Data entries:
§ §

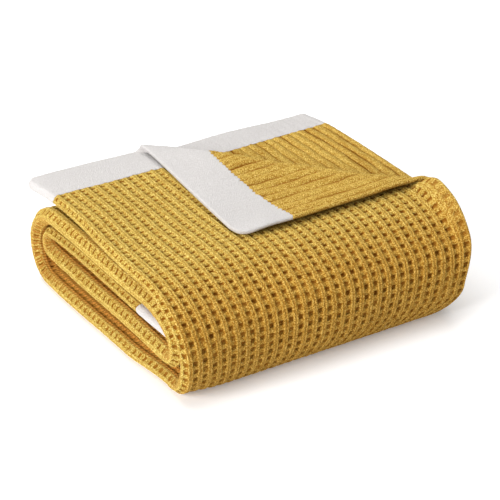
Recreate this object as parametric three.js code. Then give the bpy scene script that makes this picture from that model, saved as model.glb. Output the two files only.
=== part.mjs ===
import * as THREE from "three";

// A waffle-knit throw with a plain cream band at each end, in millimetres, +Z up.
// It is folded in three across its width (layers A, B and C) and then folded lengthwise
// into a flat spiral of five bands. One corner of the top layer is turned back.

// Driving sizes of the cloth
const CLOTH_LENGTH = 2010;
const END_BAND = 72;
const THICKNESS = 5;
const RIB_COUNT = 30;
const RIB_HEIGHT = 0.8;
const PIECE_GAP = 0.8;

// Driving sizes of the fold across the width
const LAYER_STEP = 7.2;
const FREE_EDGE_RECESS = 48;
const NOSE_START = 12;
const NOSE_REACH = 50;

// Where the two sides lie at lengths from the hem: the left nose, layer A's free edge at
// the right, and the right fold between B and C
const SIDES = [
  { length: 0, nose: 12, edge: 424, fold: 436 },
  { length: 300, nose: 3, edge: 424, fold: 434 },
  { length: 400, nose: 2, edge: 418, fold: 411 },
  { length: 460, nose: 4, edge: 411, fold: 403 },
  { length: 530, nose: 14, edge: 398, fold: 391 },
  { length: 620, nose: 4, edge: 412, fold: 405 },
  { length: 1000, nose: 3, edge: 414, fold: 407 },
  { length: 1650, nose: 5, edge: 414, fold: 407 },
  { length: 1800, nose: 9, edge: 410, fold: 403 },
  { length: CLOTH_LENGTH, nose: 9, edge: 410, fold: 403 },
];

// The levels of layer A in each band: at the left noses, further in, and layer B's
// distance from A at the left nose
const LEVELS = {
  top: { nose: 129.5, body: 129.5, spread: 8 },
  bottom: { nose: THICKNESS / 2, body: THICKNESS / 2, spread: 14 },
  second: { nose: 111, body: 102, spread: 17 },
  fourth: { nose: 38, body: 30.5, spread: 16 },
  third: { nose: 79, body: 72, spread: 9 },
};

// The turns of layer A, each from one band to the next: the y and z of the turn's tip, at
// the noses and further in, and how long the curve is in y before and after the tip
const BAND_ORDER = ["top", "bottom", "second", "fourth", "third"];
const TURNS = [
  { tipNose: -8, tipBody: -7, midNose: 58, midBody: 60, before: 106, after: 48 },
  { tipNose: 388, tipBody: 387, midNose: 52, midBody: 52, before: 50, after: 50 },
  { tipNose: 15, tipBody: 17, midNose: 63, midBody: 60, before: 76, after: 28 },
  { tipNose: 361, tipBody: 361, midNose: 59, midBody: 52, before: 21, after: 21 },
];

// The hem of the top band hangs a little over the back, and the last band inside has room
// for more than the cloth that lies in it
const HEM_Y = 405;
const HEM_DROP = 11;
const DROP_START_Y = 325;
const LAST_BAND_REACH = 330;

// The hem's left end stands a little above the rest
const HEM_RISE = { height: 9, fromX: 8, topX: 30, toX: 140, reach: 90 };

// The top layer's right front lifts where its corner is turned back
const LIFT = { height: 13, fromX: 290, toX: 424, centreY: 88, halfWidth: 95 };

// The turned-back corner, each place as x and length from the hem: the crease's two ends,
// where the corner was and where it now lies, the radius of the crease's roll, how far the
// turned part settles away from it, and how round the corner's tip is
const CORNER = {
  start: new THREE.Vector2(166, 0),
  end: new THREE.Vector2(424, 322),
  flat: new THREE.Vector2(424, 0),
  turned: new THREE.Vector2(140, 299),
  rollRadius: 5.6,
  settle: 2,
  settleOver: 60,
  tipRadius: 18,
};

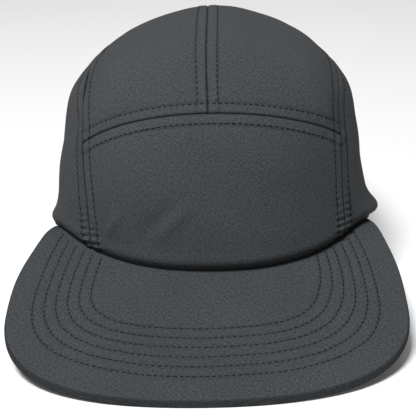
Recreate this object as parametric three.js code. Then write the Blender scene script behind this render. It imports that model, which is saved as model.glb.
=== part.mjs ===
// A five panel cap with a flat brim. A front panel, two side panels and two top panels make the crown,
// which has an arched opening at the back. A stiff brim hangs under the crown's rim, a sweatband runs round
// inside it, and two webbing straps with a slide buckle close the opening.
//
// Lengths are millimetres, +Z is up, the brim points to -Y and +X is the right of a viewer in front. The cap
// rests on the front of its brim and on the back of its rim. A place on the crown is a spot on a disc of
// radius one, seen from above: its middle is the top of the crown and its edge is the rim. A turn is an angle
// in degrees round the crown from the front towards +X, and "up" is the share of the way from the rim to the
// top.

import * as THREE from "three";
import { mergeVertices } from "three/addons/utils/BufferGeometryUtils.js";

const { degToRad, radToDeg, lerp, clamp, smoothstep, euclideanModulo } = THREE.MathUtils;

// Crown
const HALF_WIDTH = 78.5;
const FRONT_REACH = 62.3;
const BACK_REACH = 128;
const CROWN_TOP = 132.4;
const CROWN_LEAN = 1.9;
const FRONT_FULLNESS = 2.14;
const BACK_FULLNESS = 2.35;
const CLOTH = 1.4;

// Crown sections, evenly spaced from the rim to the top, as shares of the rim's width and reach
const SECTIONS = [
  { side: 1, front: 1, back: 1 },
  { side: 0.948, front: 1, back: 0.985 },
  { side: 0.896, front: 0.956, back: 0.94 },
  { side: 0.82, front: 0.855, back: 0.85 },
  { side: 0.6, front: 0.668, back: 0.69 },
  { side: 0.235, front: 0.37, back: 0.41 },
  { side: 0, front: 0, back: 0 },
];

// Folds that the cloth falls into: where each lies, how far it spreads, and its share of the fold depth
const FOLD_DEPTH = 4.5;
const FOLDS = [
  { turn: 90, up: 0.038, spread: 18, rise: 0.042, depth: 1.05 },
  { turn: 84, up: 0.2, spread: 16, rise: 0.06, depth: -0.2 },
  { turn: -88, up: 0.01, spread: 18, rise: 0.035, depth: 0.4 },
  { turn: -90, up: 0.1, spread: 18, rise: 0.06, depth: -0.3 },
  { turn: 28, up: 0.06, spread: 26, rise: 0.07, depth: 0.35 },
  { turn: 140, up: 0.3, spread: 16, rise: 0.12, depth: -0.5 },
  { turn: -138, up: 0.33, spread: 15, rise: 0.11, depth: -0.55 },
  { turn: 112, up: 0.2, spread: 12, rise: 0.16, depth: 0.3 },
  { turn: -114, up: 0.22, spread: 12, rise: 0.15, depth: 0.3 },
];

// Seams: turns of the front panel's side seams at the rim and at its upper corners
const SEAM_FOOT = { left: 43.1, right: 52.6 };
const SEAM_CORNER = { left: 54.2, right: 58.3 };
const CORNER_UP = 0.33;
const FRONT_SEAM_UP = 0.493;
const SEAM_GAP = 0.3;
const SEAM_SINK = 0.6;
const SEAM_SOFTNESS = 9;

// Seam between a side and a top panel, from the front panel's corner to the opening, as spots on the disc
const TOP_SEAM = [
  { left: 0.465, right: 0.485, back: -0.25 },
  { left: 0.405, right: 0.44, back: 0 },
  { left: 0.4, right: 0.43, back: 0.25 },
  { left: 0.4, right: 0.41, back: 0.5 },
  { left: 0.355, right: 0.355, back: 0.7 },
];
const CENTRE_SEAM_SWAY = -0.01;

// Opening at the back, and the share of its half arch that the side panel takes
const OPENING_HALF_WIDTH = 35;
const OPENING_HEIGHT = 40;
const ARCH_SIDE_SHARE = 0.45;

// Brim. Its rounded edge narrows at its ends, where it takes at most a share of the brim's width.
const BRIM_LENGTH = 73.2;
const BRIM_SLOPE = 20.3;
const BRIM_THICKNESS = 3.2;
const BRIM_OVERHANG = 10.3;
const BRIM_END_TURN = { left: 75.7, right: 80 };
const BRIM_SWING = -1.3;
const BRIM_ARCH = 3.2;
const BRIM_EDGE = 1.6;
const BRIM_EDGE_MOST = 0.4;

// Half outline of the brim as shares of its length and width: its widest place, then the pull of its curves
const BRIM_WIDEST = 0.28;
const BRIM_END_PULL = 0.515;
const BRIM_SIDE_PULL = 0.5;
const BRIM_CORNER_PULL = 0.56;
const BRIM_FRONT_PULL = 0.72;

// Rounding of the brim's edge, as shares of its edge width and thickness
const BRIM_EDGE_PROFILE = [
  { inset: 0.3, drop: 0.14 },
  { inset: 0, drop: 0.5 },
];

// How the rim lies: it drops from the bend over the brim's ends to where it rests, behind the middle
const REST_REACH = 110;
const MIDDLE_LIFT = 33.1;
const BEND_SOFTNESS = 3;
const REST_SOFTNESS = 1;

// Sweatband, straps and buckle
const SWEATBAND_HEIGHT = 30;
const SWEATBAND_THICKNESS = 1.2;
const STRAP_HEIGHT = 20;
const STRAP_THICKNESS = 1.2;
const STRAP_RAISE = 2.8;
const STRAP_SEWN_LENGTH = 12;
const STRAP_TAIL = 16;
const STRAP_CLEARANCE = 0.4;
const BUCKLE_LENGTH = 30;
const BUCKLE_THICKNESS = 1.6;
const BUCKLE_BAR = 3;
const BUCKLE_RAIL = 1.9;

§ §

**EXERCISE**:
Give back, word for word, only the lines above from the line holding "Recreate this object as parametric three.js code. Then write" to the line holding "clamp, smoothstep, euclideanModulo", both included.

**SOLVED PROBLEM**:
Recreate this object as parametric three.js code. Then write the Blender scene script behind this render. It imports that model, which is saved as model.glb.
=== part.mjs ===
// A five panel cap with a flat brim. A front panel, two side panels and two top panels make the crown,
// which has an arched opening at the back. A stiff brim hangs under the crown's rim, a sweatband runs round
// inside it, and two webbing straps with a slide buckle close the opening.
//
// Lengths are millimetres, +Z is up, the brim points to -Y and +X is the right of a viewer in front. The cap
// rests on the front of its brim and on the back of its rim. A place on the crown is a spot on a disc of
// radius one, seen from above: its middle is the top of the crown and its edge is the rim. A turn is an angle
// in degrees round the crown from the front towards +X, and "up" is the share of the way from the rim to the
// top.

import * as THREE from "three";
import { mergeVertices } from "three/addons/utils/BufferGeometryUtils.js";

const { degToRad, radToDeg, lerp, clamp, smoothstep, euclideanModulo } = THREE.MathUtils;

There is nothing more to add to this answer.